Repeat only the lines from the one containing "keepers.append(strap_keeper(strap_z(slab, middle *" through the one containing "bpy.context.scene.collection.objects.link(empty)", exactly as written, both ends included.

- - - -

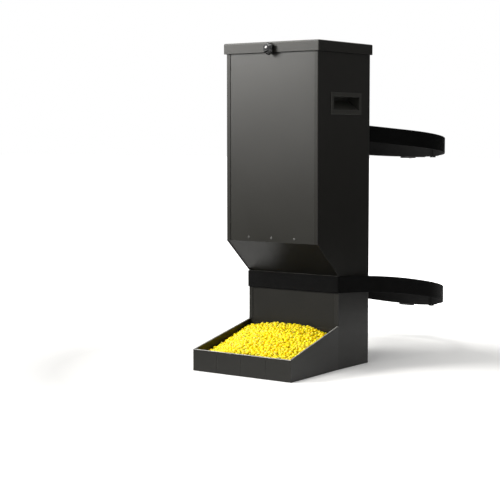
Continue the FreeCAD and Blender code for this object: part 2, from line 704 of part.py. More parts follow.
def lower_slab():
    top, top_ends = lower_strap_arc(STRAP_W / 2)
    bottom, bottom_ends = lower_strap_arc(-STRAP_W / 2)
    wire = Part.Wire([top, Part.LineSegment(top_ends[1], bottom_ends[1]).toShape(), bottom,
                      Part.LineSegment(bottom_ends[0], top_ends[0]).toShape()])
    face = Part.Face(wire)
    face.translate(Vector(-2 * TRUNK_R, 0, 0))
    return face.extrude(Vector(4 * TRUNK_R, 0, 0))


def upper_strap():
    channel = BRACKET_STAND - BRACKET_T - STRAP_CLEAR
    return band(loop_wire(BRACKET_W / 2, channel, TRUNK_R), slab_from_line(upper_slab()))


def lower_strap():
    return band(loop_wire(HALF + STRAP_CLEAR, -NECK_D - STRAP_CLEAR, TRUNK_R), lower_slab())


def ring_sector(r0, r1, angle0, angle1, slab):
    """Part of a ring round the trunk. Angle 0 is straight behind, towards +X is positive."""
    whole = rod(r1, Vector(0, y_at(-TRUNK_BEHIND), 0), UP, LID_TOP_Z).cut(
        rod(r0, Vector(0, y_at(-TRUNK_BEHIND), 0), UP, LID_TOP_Z))
    reach = 2 * r1
    corners = [(0, -TRUNK_BEHIND)] + [
        (reach * sin(radians(a)), -TRUNK_BEHIND - reach * cos(radians(a))) for a in (angle0, angle1)]
    return whole.common(plan_prism(corners, 0, LID_TOP_Z)).common(slab)


def strap_tail(slab):
    """The free end, run through the buckle and laid back over the strap."""
    inner = TRUNK_R + STRAP_T + TAIL_GAP
    return ring_sector(inner, inner + STRAP_T, *TAIL_ANGLES, slab)


def strap_keeper(slab_z):
    """A sleeve that holds the free end down on the strap."""
    r0 = TRUNK_R - STRAP_CLEAR
    r1 = TRUNK_R + 2 * STRAP_T + TAIL_GAP + STRAP_CLEAR
    half = STRAP_W / 2 + KEEPER_SLACK
    outer = Part.makeBox(KEEPER_L, r1 - r0 + 2 * KEEPER_T, 2 * (half + KEEPER_T),
                         Vector(-KEEPER_L / 2, r0 - KEEPER_T, -half - KEEPER_T))
    inner = Part.makeBox(KEEPER_L + 2, r1 - r0, 2 * half, Vector(-KEEPER_L / 2 - 1, r0, -half))
    sleeve = outer.cut(inner)
    sleeve.rotate(Vector(0, 0, 0), UP, -KEEPER_ANGLE)
    sleeve.translate(Vector(0, y_at(-TRUNK_BEHIND), slab_z))
    return sleeve


# -------------------------------------------------------------------- buckles
BASE_OUT = TRUNK_R + STRAP_T + STRAP_CLEAR          # from the trunk's axis
TAIL_OUT = TRUNK_R + 2 * STRAP_T + TAIL_GAP
CAM_OUT = TAIL_OUT + CAM_STRAP_GAP + CAM_TOOTH_R


def at_buckle(shape, z):
    """Moves a buckle piece from the trunk's axis to its strap."""
    shape.translate(Vector(0, y_at(-TRUNK_BEHIND), z))
    return shape


def local_box(x0, x1, out0, out1, z0, z1):
    return Part.makeBox(x1 - x0, out1 - out0, z1 - z0, Vector(x0, out0, z0))


def buckle_frame(z):
    half = BUCKLE_GAP / 2 + CHEEK_T
    base = local_box(-BUCKLE_BASE_L / 2, BUCKLE_BASE_L / 2, BASE_OUT, BASE_OUT + CHEEK_T, -half, half)
    pieces = [base]
    for z0 in (-half, half - CHEEK_T):
        pieces.append(local_box(-CHEEK_L / 2, CHEEK_L / 2, BASE_OUT, BASE_OUT + CHEEK_H + CHEEK_T,
                                z0, z0 + CHEEK_T))
    frame = fuse(pieces).cut(rod(CAM_PIN_R, Vector(0, CAM_OUT, -half - 1), UP, 2 * half + 2))
    return at_buckle(frame, z)


def buckle_pin(z):
    half = BUCKLE_GAP / 2 + CHEEK_T
    shank = rod(CAM_PIN_R, Vector(0, CAM_OUT, -half), UP, 2 * half)
    heads = [rod(CAM_HEAD_R, Vector(0, CAM_OUT, z0), UP, CAM_HEAD_T)
             for z0 in (-half - CAM_HEAD_T, half)]
    return at_buckle(fuse([shank] + heads), z)


def buckle_cam(z):
    """A cam with a row of teeth towards the strap and a lever that lies along it."""
    half = BUCKLE_GAP / 2 - 2 * STRAP_CLEAR
    barrel = rod(CAM_R, Vector(0, CAM_OUT, -half), UP, 2 * half)
    teeth = []
    for angle in CAM_TEETH:
        a = radians(angle)
        tip = Vector(CAM_TOOTH_R * sin(a), CAM_OUT - CAM_TOOTH_R * cos(a), -half)
        side = [Vector(CAM_R * 0.9 * sin(a + s), CAM_OUT - CAM_R * 0.9 * cos(a + s), -half)
                for s in (-CAM_TOOTH_HALF, CAM_TOOTH_HALF)]
        ring = [side[0], tip, side[1], side[0]]
        teeth.append(Part.Face(Part.makePolygon(ring)).extrude(Vector(0, 0, 2 * half)))
    lever = local_box(0, LEVER_L, CAM_OUT + CAM_R - LEVER_T, CAM_OUT + CAM_R, -half, half)
    lever = round_edges(lever, LEVER_T * 2, lambda e: e.BoundBox.XMin > LEVER_L - 1e-4
                        and e.BoundBox.YMax - e.BoundBox.YMin > LEVER_T / 2)
    cam = fuse([barrel, lever] + teeth)
    cam = cam.cut(rod(CAM_PIN_R + CAM_RUN, Vector(0, CAM_OUT, -half - 1), UP, 2 * half + 2))
    reach = SPRING_L / 2 + SPRING_END_GAP
    pocket = local_box(-CAM_R * 2, CAM_R, CAM_OUT - CAM_R * 2, CAM_OUT + CAM_R - LEVER_T,
                       -reach, reach)
    ring = rod(SPRING_R + SPRING_SIDE_GAP, Vector(0, CAM_OUT, -reach), UP, 2 * reach)
    return at_buckle(cam.cut(pocket).cut(ring), z)


def buckle_spring(z):
    """The space of a coiled torsion spring round the pin."""
    start = Vector(0, CAM_OUT, -SPRING_L / 2)
    coil = rod(SPRING_R, start, UP, SPRING_L).cut(rod(CAM_PIN_R + SPRING_PIN_GAP, start, UP, SPRING_L))
    return at_buckle(coil, z)


def strap_z(slab, out):
    """The height of a strap's middle, this far out behind the trunk's axis."""
    probe = rod(0.5, Vector(0, y_at(-TRUNK_BEHIND - out), 0), UP, LID_TOP_Z).common(slab)
    return (probe.BoundBox.ZMin + probe.BoundBox.ZMax) / 2


# ----------------------------------------------------------------- the pieces
os.makedirs("parts", exist_ok=True)

right_side = side_panel()
save("right_side_panel", right_side)
save("left_side_panel", mirror_x(right_side))
save("back_panel", back_panel())
save("front_panel", front_panel())
save("slope_panel", slope_panel())
save("neck_panel", neck_panel())
save("tray_front", tray_front())
save("tray_floor", tray_floor())
save("feed_ramp", feed_ramp())

save("lid", lid())
save("lid_seal", lid_seal())
save("lid_hinge_leaf", lid_hinge_leaf())
save("body_hinge_leaf", body_hinge_leaf())
save("hinge_pin", hinge_pin())

save("latch_nut", latch_nut())
save("latch_washer", latch_washer())
save("latch_stud", latch_stud())
save("latch_knob", latch_knob())

right_cup = handle_cup()
save("right_handle_cup", right_cup)
save("left_handle_cup", mirror_x(right_cup))

save("upper_bracket", tree_bracket(BRACKET_Z[0]))
save("lower_bracket", tree_bracket(BRACKET_Z[1]))

rivet_sets = {
    "front_rivets": (front_rivet_points(), FORWARD, 2 * SHEET),
    "bracket_rivets": (bracket_rivet_points(), BACKWARD, BRACKET_T + SHEET),
    "lid_hinge_rivets": (lid_leaf_points(), BACKWARD, LEAF_T + SHEET),
    "body_hinge_rivets": (body_leaf_points(), BACKWARD, LEAF_T + SHEET),
    "ramp_rivets": (ramp_rivet_points(), BACKWARD, 2 * SHEET),
}
for name, (points, outward, grip) in rivet_sets.items():
    save(name, Part.makeCompound([rivet(point, outward, grip) for point in points]))

slabs = {"upper": slab_from_line(upper_slab()), "lower": lower_slab()}
save("upper_strap", upper_strap())
save("lower_strap", lower_strap())
keepers = []
for name, slab in slabs.items():
    height = strap_z(slab, BASE_OUT)
    save(name + "_strap_tail", strap_tail(slab))
    save(name + "_buckle_frame", buckle_frame(height))
    save(name + "_buckle_cam", buckle_cam(height))
    save(name + "_buckle_pin", buckle_pin(height))
    save(name + "_buckle_spring", buckle_spring(height))
    middle = TRUNK_R + STRAP_T + TAIL_GAP / 2
    keepers.append(strap_keeper(strap_z(slab, middle * cos(radians(KEEPER_ANGLE)))))
save("strap_keepers", Part.makeCompound(keepers))
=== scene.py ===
"""The looks of the gravity game feeder: finishes, webbing, knob, springs, maize, light and camera."""

import json
import math
import random

import bmesh
import bpy
import numpy as np
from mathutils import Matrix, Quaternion, Vector


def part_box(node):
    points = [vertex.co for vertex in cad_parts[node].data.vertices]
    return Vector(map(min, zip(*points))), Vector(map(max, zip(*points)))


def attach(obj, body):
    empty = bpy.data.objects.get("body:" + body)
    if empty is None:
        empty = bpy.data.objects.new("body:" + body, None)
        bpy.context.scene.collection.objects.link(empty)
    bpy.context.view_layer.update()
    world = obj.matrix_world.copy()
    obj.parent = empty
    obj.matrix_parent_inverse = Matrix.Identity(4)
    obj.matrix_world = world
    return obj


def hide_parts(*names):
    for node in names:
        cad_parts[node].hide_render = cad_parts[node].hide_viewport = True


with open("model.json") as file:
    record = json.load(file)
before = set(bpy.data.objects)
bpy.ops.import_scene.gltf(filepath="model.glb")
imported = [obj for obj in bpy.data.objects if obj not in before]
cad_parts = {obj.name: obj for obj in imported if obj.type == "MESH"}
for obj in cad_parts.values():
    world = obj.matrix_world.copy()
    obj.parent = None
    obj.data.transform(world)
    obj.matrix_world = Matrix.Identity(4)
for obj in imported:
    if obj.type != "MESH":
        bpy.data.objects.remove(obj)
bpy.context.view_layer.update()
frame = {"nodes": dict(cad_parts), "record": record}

MM = 0.001
TAU = 2 * math.pi

# ------------------------------------------------------------------ places, from the frame
TRAY_LOW, TRAY_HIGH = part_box("tray_front")
NECK_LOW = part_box("neck_panel")[0]
BACK_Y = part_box("back_panel")[1].y
BODY_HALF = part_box("back_panel")[1].x
LIP_Y = TRAY_LOW.y
NECK_Y = NECK_LOW.y
RIM_FRONT_Z = TRAY_HIGH.z
RIM_NECK_Z = 0.105
SHEET = 0.0012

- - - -

Exercise output:
    keepers.append(strap_keeper(strap_z(slab, middle * cos(radians(KEEPER_ANGLE)))))
save("strap_keepers", Part.makeCompound(keepers))
=== scene.py ===
"""The looks of the gravity game feeder: finishes, webbing, knob, springs, maize, light and camera."""

import json
import math
import random

import bmesh
import bpy
import numpy as np
from mathutils import Matrix, Quaternion, Vector


def part_box(node):
    points = [vertex.co for vertex in cad_parts[node].data.vertices]
    return Vector(map(min, zip(*points))), Vector(map(max, zip(*points)))


def attach(obj, body):
    empty = bpy.data.objects.get("body:" + body)
    if empty is None:
        empty = bpy.data.objects.new("body:" + body, None)
        bpy.context.scene.collection.objects.link(empty)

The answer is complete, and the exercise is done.